Partnering with faculty for online instructional design


Photo by Teo Romera via Flickr

This week I found a helpful article by Laura Lea on the Moodlerooms blog…

Best Practices: Sharing the Lanes of Design and Facilitation in Online Courses

I’ll get back to this article in a minute, but first let me set some context for how it factors into my work…

In my role as Distance Learning Technology Analyst for EMU, I’ve been primarily focused for the past five months on assessing,  acquiring, and rolling out new online ed-tech platforms for educational delivery. My first project over the summer resulted in the acquisition and deployment of WebEx for synchronous online class sessions, and lately I’ve started to focus on an online video platform to capture, store, and deliver video educational video content.

In terms of academic stakeholders, I’ve worked primarily with academic directors whose programs 1) already have established online courses and want to do more with newer forms of ed-tech, or 2) are just now moving into online delivery. With these directors, I’ve started articulating what I’ve been calling the “Ed-Tech Ecosystem” (PDF), which lays out my sense for how various pieces of technology fit together to help facilitate online educational delivery. The diagram doesn’t show you how to do it, it just shows you what you have at your disposal – because even that seems to be a mystery at times.

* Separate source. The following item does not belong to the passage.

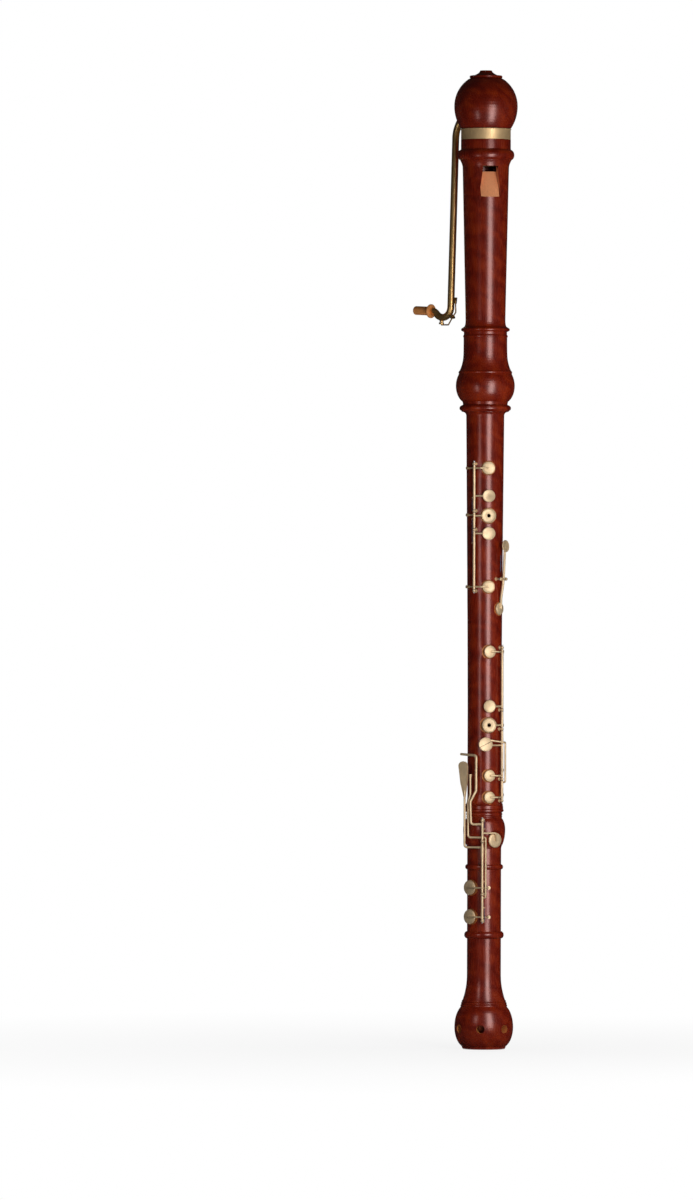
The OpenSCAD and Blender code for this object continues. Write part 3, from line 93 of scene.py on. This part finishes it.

But I’ve also worked directly with a few faculty who are doing online delivery this semester, using some of the newer tech, such as WebEx Meeting Center integrated into Moodle (via Groopex) for synchronous online class sessions (in our Master’s in Nursing program), or WebEx Event Center for webinars that are intended to serve both as free educational opportunities as well as a marketing and recruitment tool for further education or training (in our Center for Justice and Peacebuilding). In some instances, I’ve worked with faculty from the very early stages of course design, while for others I’ve mostly come in after the course was already designed and simply showed faculty how to plug something like WebEx into the mix. Which brings me back (finally!) to the article…

Partnership for innovation

EMU faculty are busy, busy people and many have limited experience teaching online but will be increasingly encouraged by their directors to do so, as more programs venture into these new waters. Online ed-tech has even begun playing an increasing role in the traditional on-campus/classroom mode of delivery. The necessary pedagogical shifts are a stretch, which makes the task seem daunting. [Cue inspirational music] But there is help. Your friendly neighborhood (even though I’ve recently relocated to Iowa) Distance Learning Technology Analyst.

In the article, Lea lays out a framework she uses, called the ADDIE Model, based on its phases of course design and facilitation: Analysis, Design, Development, Implementation, and Evaluation. She identifies two roles in this process: The Designer and the Facilitator. In our organizational scheme, these could map roughly out to my role and the faculty member, respectively. Using the road analogies of traffic lanes and passing zones, Lea lays out the following scheme:

  • Safe Merge Areas
    • Analysis
    • Evaluation
  • No Passing Zones
    • Design (Designer Only)
    • Development (Designer Only)
    • Implementation (Facilitator Only)

The rigidity of role separation during the process doesn’t really make sense in our context, since I’m not a formally trained instructional designer, and I don’t think it should be so rigid here. But it’s helpful to think of how something like this might be more formally and explicitly thought of and practiced here, because it’s my sense that someone in a role like mine, doing some instructional design-like work in close partnership with faculty, will be crucial to the viability of online courses and programs as they continue to develop at EMU.